Written request ->
In full and without alteration, repeat the material.

>> begin

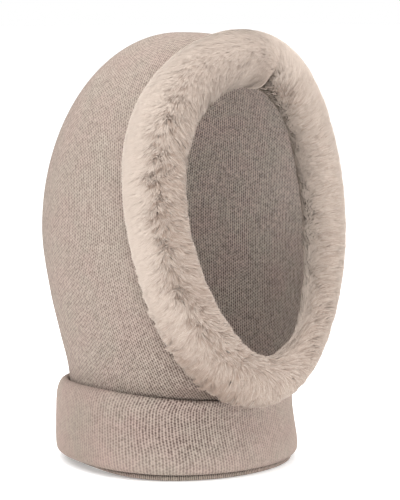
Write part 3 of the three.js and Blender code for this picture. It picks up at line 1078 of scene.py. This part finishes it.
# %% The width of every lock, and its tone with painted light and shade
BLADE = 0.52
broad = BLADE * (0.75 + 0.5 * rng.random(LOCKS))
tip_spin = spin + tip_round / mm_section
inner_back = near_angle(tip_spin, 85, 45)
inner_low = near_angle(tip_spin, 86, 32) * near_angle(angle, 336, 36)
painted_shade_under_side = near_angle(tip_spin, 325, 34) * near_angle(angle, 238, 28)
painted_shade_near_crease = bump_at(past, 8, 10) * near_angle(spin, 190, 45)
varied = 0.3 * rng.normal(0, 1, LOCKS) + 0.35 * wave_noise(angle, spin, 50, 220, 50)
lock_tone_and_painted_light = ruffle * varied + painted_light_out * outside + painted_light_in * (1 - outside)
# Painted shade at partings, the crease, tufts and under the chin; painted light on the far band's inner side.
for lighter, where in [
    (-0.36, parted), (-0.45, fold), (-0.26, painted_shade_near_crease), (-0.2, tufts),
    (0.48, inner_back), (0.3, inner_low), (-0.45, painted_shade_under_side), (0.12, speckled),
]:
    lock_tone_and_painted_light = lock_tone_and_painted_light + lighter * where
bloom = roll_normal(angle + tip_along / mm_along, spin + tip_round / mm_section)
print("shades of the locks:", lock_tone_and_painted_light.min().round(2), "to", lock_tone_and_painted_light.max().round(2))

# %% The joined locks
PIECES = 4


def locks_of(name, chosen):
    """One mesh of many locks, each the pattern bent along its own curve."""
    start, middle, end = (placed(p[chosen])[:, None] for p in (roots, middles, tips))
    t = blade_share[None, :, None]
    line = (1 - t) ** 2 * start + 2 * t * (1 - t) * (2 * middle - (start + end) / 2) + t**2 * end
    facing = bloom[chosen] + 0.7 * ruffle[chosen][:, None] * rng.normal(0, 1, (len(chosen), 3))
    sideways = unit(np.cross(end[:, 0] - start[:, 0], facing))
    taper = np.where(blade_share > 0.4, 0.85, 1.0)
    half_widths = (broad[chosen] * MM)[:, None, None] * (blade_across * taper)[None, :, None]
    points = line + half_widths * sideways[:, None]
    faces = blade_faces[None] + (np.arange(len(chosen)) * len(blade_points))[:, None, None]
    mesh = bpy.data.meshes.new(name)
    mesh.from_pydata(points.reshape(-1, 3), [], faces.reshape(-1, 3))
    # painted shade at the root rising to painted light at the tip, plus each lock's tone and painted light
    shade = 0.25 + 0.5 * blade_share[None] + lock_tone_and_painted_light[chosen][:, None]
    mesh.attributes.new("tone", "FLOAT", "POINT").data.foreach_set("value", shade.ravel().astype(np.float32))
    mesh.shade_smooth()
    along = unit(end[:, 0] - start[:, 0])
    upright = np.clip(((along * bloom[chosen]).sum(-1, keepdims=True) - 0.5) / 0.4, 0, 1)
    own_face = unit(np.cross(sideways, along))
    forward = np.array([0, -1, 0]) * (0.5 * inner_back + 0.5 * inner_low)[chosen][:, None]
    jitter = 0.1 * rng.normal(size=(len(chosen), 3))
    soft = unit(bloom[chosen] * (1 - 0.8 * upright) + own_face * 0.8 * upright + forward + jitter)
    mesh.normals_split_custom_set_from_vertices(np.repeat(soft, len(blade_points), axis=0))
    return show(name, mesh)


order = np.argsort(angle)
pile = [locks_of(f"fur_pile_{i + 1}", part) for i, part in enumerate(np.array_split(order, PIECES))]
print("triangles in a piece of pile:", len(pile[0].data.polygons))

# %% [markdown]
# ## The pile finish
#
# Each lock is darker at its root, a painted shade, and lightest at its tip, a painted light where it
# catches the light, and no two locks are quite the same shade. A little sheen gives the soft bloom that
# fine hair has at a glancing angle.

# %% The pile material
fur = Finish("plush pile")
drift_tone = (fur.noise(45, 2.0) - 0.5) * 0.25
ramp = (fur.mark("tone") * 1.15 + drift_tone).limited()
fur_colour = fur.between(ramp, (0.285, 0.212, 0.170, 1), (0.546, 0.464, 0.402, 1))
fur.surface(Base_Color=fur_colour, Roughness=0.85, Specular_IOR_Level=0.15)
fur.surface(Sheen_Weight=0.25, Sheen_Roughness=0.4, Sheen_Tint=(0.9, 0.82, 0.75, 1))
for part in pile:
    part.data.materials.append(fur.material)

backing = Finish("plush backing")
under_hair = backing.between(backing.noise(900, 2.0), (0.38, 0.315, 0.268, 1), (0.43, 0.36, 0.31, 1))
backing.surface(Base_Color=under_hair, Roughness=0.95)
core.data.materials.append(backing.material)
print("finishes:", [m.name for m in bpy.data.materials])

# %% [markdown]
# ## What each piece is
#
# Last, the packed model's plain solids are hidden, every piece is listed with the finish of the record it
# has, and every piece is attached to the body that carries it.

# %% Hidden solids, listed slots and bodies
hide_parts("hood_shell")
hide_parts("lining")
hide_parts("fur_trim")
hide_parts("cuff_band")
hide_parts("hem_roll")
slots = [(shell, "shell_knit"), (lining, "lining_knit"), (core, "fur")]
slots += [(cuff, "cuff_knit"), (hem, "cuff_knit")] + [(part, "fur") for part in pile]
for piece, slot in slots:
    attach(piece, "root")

>> end

Complete response ->
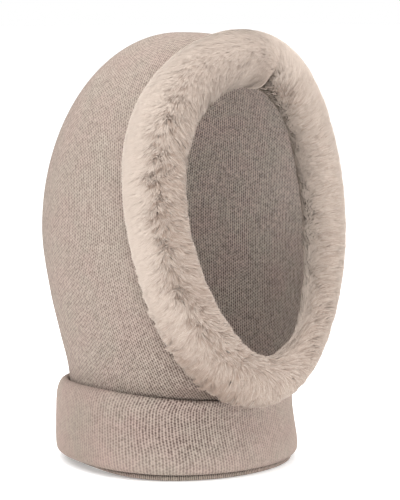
Write part 3 of the three.js and Blender code for this picture. It picks up at line 1078 of scene.py. This part finishes it.
# %% The width of every lock, and its tone with painted light and shade
BLADE = 0.52
broad = BLADE * (0.75 + 0.5 * rng.random(LOCKS))
tip_spin = spin + tip_round / mm_section
inner_back = near_angle(tip_spin, 85, 45)
inner_low = near_angle(tip_spin, 86, 32) * near_angle(angle, 336, 36)
painted_shade_under_side = near_angle(tip_spin, 325, 34) * near_angle(angle, 238, 28)
painted_shade_near_crease = bump_at(past, 8, 10) * near_angle(spin, 190, 45)
varied = 0.3 * rng.normal(0, 1, LOCKS) + 0.35 * wave_noise(angle, spin, 50, 220, 50)
lock_tone_and_painted_light = ruffle * varied + painted_light_out * outside + painted_light_in * (1 - outside)
# Painted shade at partings, the crease, tufts and under the chin; painted light on the far band's inner side.
for lighter, where in [
    (-0.36, parted), (-0.45, fold), (-0.26, painted_shade_near_crease), (-0.2, tufts),
    (0.48, inner_back), (0.3, inner_low), (-0.45, painted_shade_under_side), (0.12, speckled),
]:
    lock_tone_and_painted_light = lock_tone_and_painted_light + lighter * where
bloom = roll_normal(angle + tip_along / mm_along, spin + tip_round / mm_section)
print("shades of the locks:", lock_tone_and_painted_light.min().round(2), "to", lock_tone_and_painted_light.max().round(2))

# %% The joined locks
PIECES = 4


def locks_of(name, chosen):
    """One mesh of many locks, each the pattern bent along its own curve."""
    start, middle, end = (placed(p[chosen])[:, None] for p in (roots, middles, tips))
    t = blade_share[None, :, None]
    line = (1 - t) ** 2 * start + 2 * t * (1 - t) * (2 * middle - (start + end) / 2) + t**2 * end
    facing = bloom[chosen] + 0.7 * ruffle[chosen][:, None] * rng.normal(0, 1, (len(chosen), 3))
    sideways = unit(np.cross(end[:, 0] - start[:, 0], facing))
    taper = np.where(blade_share > 0.4, 0.85, 1.0)
    half_widths = (broad[chosen] * MM)[:, None, None] * (blade_across * taper)[None, :, None]
    points = line + half_widths * sideways[:, None]
    faces = blade_faces[None] + (np.arange(len(chosen)) * len(blade_points))[:, None, None]
    mesh = bpy.data.meshes.new(name)
    mesh.from_pydata(points.reshape(-1, 3), [], faces.reshape(-1, 3))
    # painted shade at the root rising to painted light at the tip, plus each lock's tone and painted light
    shade = 0.25 + 0.5 * blade_share[None] + lock_tone_and_painted_light[chosen][:, None]
    mesh.attributes.new("tone", "FLOAT", "POINT").data.foreach_set("value", shade.ravel().astype(np.float32))
    mesh.shade_smooth()
    along = unit(end[:, 0] - start[:, 0])
    upright = np.clip(((along * bloom[chosen]).sum(-1, keepdims=True) - 0.5) / 0.4, 0, 1)
    own_face = unit(np.cross(sideways, along))
    forward = np.array([0, -1, 0]) * (0.5 * inner_back + 0.5 * inner_low)[chosen][:, None]
    jitter = 0.1 * rng.normal(size=(len(chosen), 3))
    soft = unit(bloom[chosen] * (1 - 0.8 * upright) + own_face * 0.8 * upright + forward + jitter)
    mesh.normals_split_custom_set_from_vertices(np.repeat(soft, len(blade_points), axis=0))
    return show(name, mesh)


order = np.argsort(angle)
pile = [locks_of(f"fur_pile_{i + 1}", part) for i, part in enumerate(np.array_split(order, PIECES))]
print("triangles in a piece of pile:", len(pile[0].data.polygons))

# %% [markdown]
# ## The pile finish
#
# Each lock is darker at its root, a painted shade, and lightest at its tip, a painted light where it
# catches the light, and no two locks are quite the same shade. A little sheen gives the soft bloom that
# fine hair has at a glancing angle.

# %% The pile material
fur = Finish("plush pile")
drift_tone = (fur.noise(45, 2.0) - 0.5) * 0.25
ramp = (fur.mark("tone") * 1.15 + drift_tone).limited()
fur_colour = fur.between(ramp, (0.285, 0.212, 0.170, 1), (0.546, 0.464, 0.402, 1))
fur.surface(Base_Color=fur_colour, Roughness=0.85, Specular_IOR_Level=0.15)
fur.surface(Sheen_Weight=0.25, Sheen_Roughness=0.4, Sheen_Tint=(0.9, 0.82, 0.75, 1))
for part in pile:
    part.data.materials.append(fur.material)

backing = Finish("plush backing")
under_hair = backing.between(backing.noise(900, 2.0), (0.38, 0.315, 0.268, 1), (0.43, 0.36, 0.31, 1))
backing.surface(Base_Color=under_hair, Roughness=0.95)
core.data.materials.append(backing.material)
print("finishes:", [m.name for m in bpy.data.materials])

# %% [markdown]
# ## What each piece is
#
# Last, the packed model's plain solids are hidden, every piece is listed with the finish of the record it
# has, and every piece is attached to the body that carries it.

# %% Hidden solids, listed slots and bodies
hide_parts("hood_shell")
hide_parts("lining")
hide_parts("fur_trim")
hide_parts("cuff_band")
hide_parts("hem_roll")
slots = [(shell, "shell_knit"), (lining, "lining_knit"), (core, "fur")]
slots += [(cuff, "cuff_knit"), (hem, "cuff_knit")] + [(part, "fur") for part in pile]
for piece, slot in slots:
    attach(piece, "root")